Estos hombres, reflexivos y meditabundos, viven como encapsulados en otro tiempo, uno dilatado y menos dependiente de ellos. El arbitrio del río ha domesticado su ánimo durante años y gracias a las numerosas veces que han encallado durante semanas durante la época de sequía, saben lo que es esperar. En el Perú, la explotación de petróleo en erupción desde la década del 70, ha convertido a muchos navegantes en empujadores de barcazas petroleras. Estos, conscientes del suicidio temporal, cuando se meten en ríos muy angostos y viene la merma, se quedan empantanadas ahí por largas semanas. Aguardan a que cargue la atmósfera, el tiempo de lluvias los sacará de la inercia, y en caso de sequía permanecerán fondeando ad aeternitatem. El marasmo en estos casos supera todo lo imaginable y deja el ánimo bien educado.

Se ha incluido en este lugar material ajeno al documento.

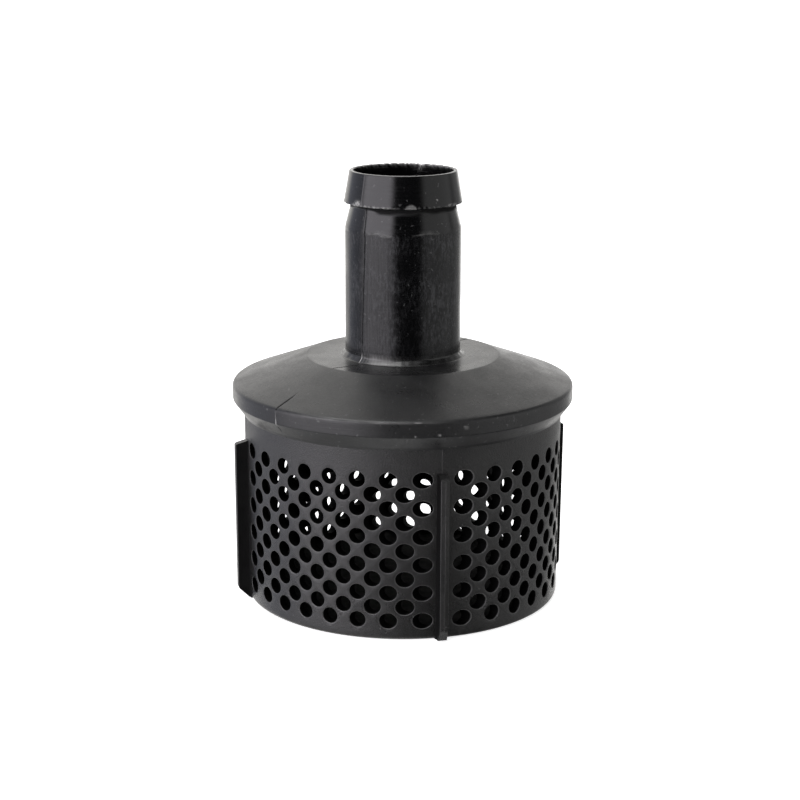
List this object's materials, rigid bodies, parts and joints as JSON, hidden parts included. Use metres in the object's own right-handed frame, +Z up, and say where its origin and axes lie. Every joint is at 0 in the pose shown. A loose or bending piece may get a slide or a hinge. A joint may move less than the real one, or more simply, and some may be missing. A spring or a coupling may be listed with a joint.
{
  "type": "foot valve with strainer",
  "caption": "Plastic suction foot valve: barbed hose tail on a conical cap, perforated round strainer basket with ribs, and a hinged check clapper inside.",
  "frame": {"origin": "middle of the basket's foot, on the plane that the valve stands on", "axes": "+Z up along the hose tail; the basket's ribs lie on the X and Y axes, and the clapper's hinge is on the -X side"},
  "size_m": [0.1124, 0.1124, 0.1404],
  "materials": {
    "cap_plastic": "black polyethylene, semi-gloss with light scuffs",
    "basket_plastic": "black polyethylene, satin",
    "plate_plastic": "black moulded plastic",
    "rubber": "nitrile rubber",
    "steel": "stainless steel",
    "brass": "turned brass"
  },
  "bodies": {
    "housing": {"hose_tail_cap": "cap_plastic", "strainer_basket": "basket_plastic", "valve_seat_plate": "plate_plastic", "seat_ring": "brass", "cap_gasket": "rubber", "plate_screw_1": "steel", "plate_screw_2": "steel", "plate_screw_3": "steel", "plate_screw_4": "steel", "hinge_bracket": "steel", "bracket_screw_1": "steel", "bracket_screw_2": "steel", "hinge_pin": "steel", "pin_clip_1": "steel", "pin_clip_2": "steel"},
    "clapper": {"clapper_carrier": "plate_plastic", "clapper_seal": "rubber", "seal_retainer": "steel", "clapper_bolt": "steel", "lock_washer": "steel", "clapper_nut": "steel"}
  },
  "joints": [
    {"name": "clapper_hinge", "type": "hinge", "parent": "housing", "child": "clapper", "pos_m": [-0.022, 0, 0.0635], "axis": [0, -1, 0], "range_deg": [0, 36]}
  ]
}
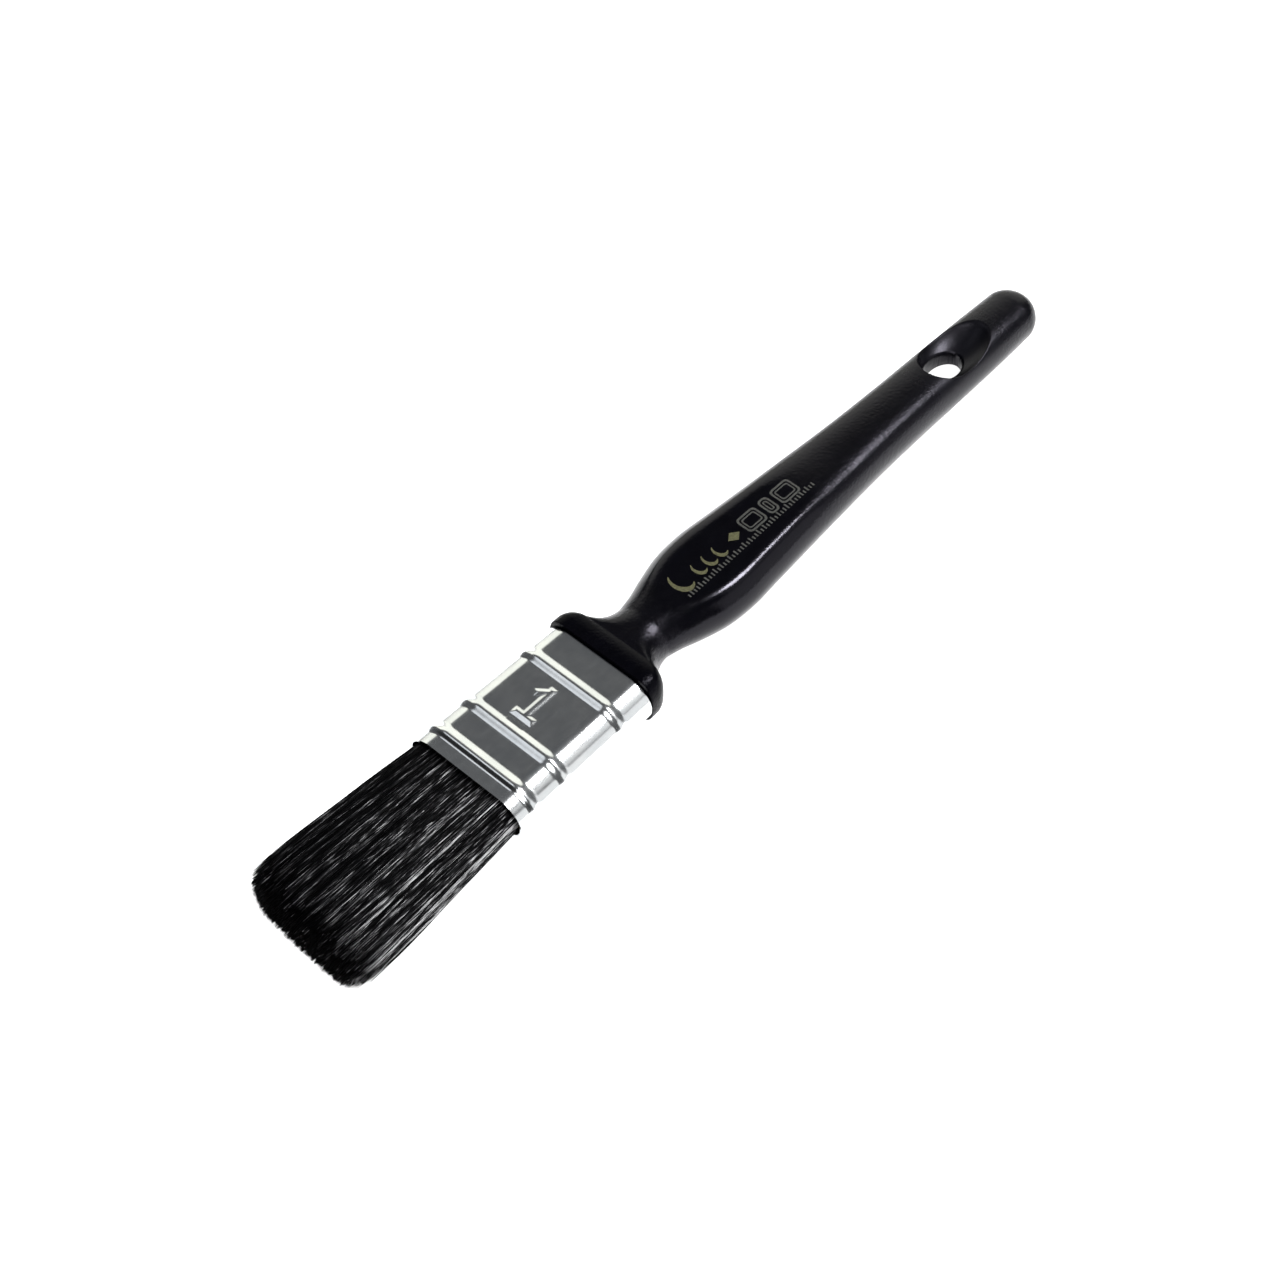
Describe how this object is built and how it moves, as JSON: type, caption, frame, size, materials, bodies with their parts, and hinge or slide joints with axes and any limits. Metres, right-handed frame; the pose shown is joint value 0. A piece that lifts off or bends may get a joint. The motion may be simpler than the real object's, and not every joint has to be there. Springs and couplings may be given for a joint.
{
  "type": "flat paint brush",
  "caption": "Flat hand paint brush: black bristles in a beaded bright metal ferrule on a black moulded handle with a slim neck, a flat-sided bulb and a dished hanging hole.",
  "frame": {"origin": "centre of the brush's footprint, on the bench that it lies on", "axes": "+Y along the brush from bristle tips to handle end, +X across its width, +Z out of its front face, up from the bench"},
  "size_m": [0.028, 0.2038, 0.0112],
  "materials": {
    "handle": "gloss black moulding with a fine grain",
    "ferrule": "bright plated sheet steel",
    "bristle": "black filaments with a slight sheen",
    "resin": "cured amber resin",
    "plug": "bare softwood",
    "pin": "plain steel"
  },
  "bodies": {
    "root": {"handle": "handle", "ferrule": "ferrule", "bristle_pack_front": "bristle", "bristle_pack_back": "bristle", "resin_setting": "resin", "reservoir_plug": "plug", "ferrule_pin_left": "pin", "ferrule_pin_right": "pin"}
  },
  "joints": []
}
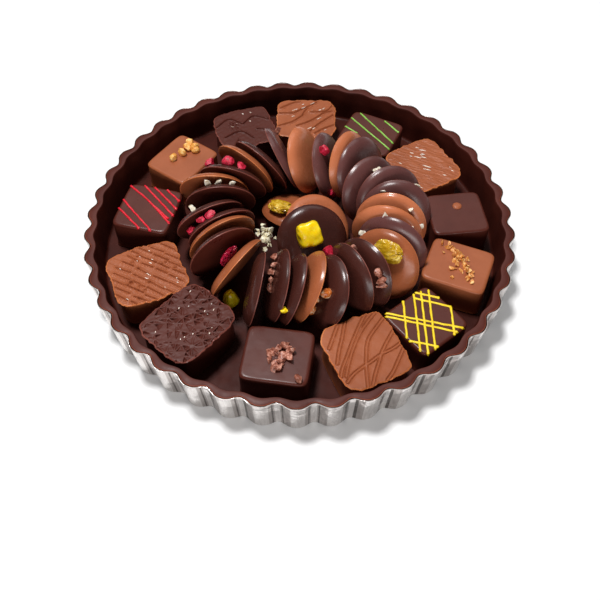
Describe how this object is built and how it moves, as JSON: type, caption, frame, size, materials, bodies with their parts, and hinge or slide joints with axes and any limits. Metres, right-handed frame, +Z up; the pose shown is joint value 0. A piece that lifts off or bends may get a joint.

A nuestra pareja de navegantes cada amanecer los encuentra piloteando su embarcación por el canal. Siempre prestos de no chocar con una isla escondida y de esquivar los troncos, se envían señas indistinguibles desde la proa hasta la popa y de nuevo a la inversa. Abordo del rápido, a contracorriente por el río Amazonas, el tiempo antes del amanecer se extiende. El sereno, húmedo al tocar la piel, contribuye con esta impresión de dilatación mientras cabeceo en duermevela. Viajo hacia el oeste, de Santa Rosa a Iquitos, en dirección a la boca río Amazonas, Nauta. Punto geográfico donde confluyen el río Marañón con el Ucayali para darle origen al río cuyas aguas acaricio con las yemas de mis dedos. Es el primer recorrido de muchos que voy a hacer y estoy dispuesta a descubrir los mínimos cambios de vegetación. En secreto también aguardo ávida el hundimiento de mi embarcación. Los amazónicos están en época de vaciante y se alcanza a ver aún en las riberas del río, la vida de las playas. En pocos meses todos los barrancos desaparecerán con la línea del agua y el canto se devorará poquito a poco la vegetación de las orillas. El cielo plomizo, la sombría masa verdosa en la distancia y el agua achocolatada del río dominan el paisaje. No se diferencian aquí tonalidades, ni tampoco veo flora colorida que cautive la atención. El paisaje es un poco monótono y para alguien que viene del trópico colombiano, la ausencia de cromas resulta un poco soporífera. Cierro los ojos, aguardo cruzarme con algún pensamiento.